The rapid urban development of Palestine which has been stimulated by the stupendous immigration into the country in the last few years is destroying the Jewish character of many of the farming settlements which were built at so much cost of labor and substance. Working men from the colonies are flocking into the cities attracted by the higher wages which are being paid, due to the building boom and the labor shortage. Jewish colonies are forced to employ Arab labor —Palestinian, Bedouin and Hauranese. Jewish plantations increased threefold in area between 1930 and 1933 but there were actually less Jewish laborers employed in them in 1933 than in 1930. On one-half of the land owned by Jews there are now Jewish workers employed at all. On less than one-third of the land owned by Jews is Jewish labor employed exclusively.

Jewish labor is thus being displaced in the colonies which were founded in the hope of reviving agriculture among our people and as a means of stabilizing our economic status in Palestine and of insuring the economic foundations of our National Home. Even in Palestine we are thus becoming a landless people without roots in our native soil.

Jewish labor in the towns and cities is also being displaced in many instances by the cheaper Arab labor, much of it imported from the neighboring countries. Palestine Jewry is fast becoming a predominantly middle-class community— the universal curse of our status in the Galut. What, therefore, appears to some as the mounting sap of wholesome growth may, in reality, prove to be deadly, creeping dry rot….

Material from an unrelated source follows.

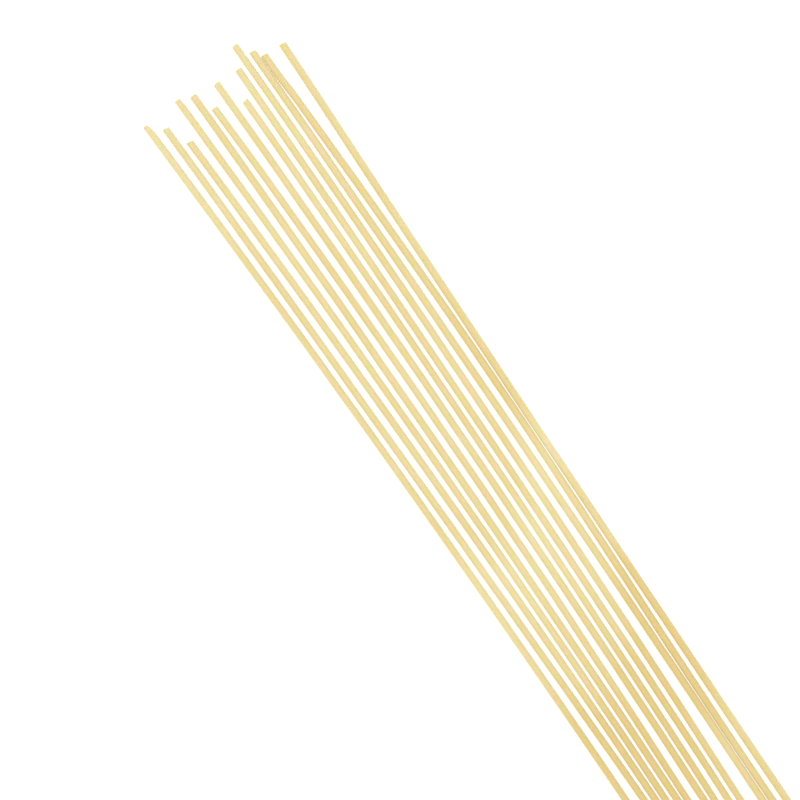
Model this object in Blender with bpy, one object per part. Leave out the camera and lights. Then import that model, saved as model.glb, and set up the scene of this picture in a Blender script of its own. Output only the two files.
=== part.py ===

The small capitalists who poured into Palestine in the last few years in such large numbers and who are bent on making a quick turn-over on their investments are rapidly reproducing there all the evils of an uncontrolled capitalistic expansion which has bankrupted many a greater and richer land. Everywhere nations are struggling today through various forms of social planning and control to bring about a sounder and juster economic life for the masses. Zionism anticipated this in its basic program decades ago, and for a time it struggled valiantly to realize that program—to make the Jewish homeland a noble expression of the historic social idealism of our race. Herzl dreamt of “making the new land a land of experiments and a model State.” World Jewry hoped to build in Palestine an experimental laboratory for social reconstruction, free from violence, bloodshed and bitter class struggle. A Christian pilgrim visiting Palestine a few years ago could speak enthusiastically of it as “the bravest social venture in the world today.”

But what is actually taking place in Palestine at this time is an headlong onrush of uncontrolled, chaotic, competitive middle-class capitalism which is certainly not making Palestine an experimental laboratory for social reconstruction but which is inevitably paving the way for those same violent economic conflicts which have begun to devastate the civilized world.

The social and economic program of Zionism is being defeated. Without Jewish labor and Jewish agriculture, without a sound economic basis for Jewish life, Zionism will have succeeded merely in creating in Palestine another Jewish ghetto which will be as insecure and impermanent as all our ghettoes are proving to be in the diaspora. When the fateful hour of decision will come it will be found that it is the people on the land and those who hold the tools of production, and not the merchant, the banker and the rentier who will have the final say in determining the political policies and institutions of the country….

The one organization which has consistently championed the classic ideals of Zionism—the Palestine Labor party—has of late been subjected to venomous attacks by the petit-bourgeoisie, the “baale batim” and their mace-bearers, the Revisionists who started out with a program of political maximalism and ended up in a morass of economic reaction. The Palestine Labor party has been put on the defensive. The Stavsky affair, by some strange twist in popular logic, has given these elements the leverage in Palestine. It is the Palestine Labor party which has been constrained by circumstances to issue an appeal for unity in Zionist ranks, in the hope of averting further internecine strife and a still more disastrous disintegration of the whole Zionist program Its manifesto to the Jews of the world is a historic document of courage, dignity and statesmanship. We applaud both its spirit and its purpose. But at the same time we humbly suggest that great as is the need for unity in this hour, greater by far is the desperate need to salvage whatever can be salvaged for the future of our people of the essentials of the Zionist ideal. It is far more important at this time to fight resolutely in their defense than to patch up a temporary political truce.

The Zionist Organization of America, in 1918, placed itself solidly on the side now championed by the Palestine Labor Party. Does not the hour call for this organization to cease functioning as an ineffectual organization of “General” Zionists, which today can mean only an organization of and for the petit-bourgeoisie, and definitely and aggressively to align itself with those organized forces in Palestine which are struggling against almost overwhelming odds to materialize those social and economic ideals which American Zionists once regarded as the very heart of the Zionist movement.

The Zionist Organization of America has been reaching out desperately for some program which will revitalize it. The dynamic program of work and struggle is really at hand and in its keeping, defined in clear detail and spread upon the minutes of its own conventions.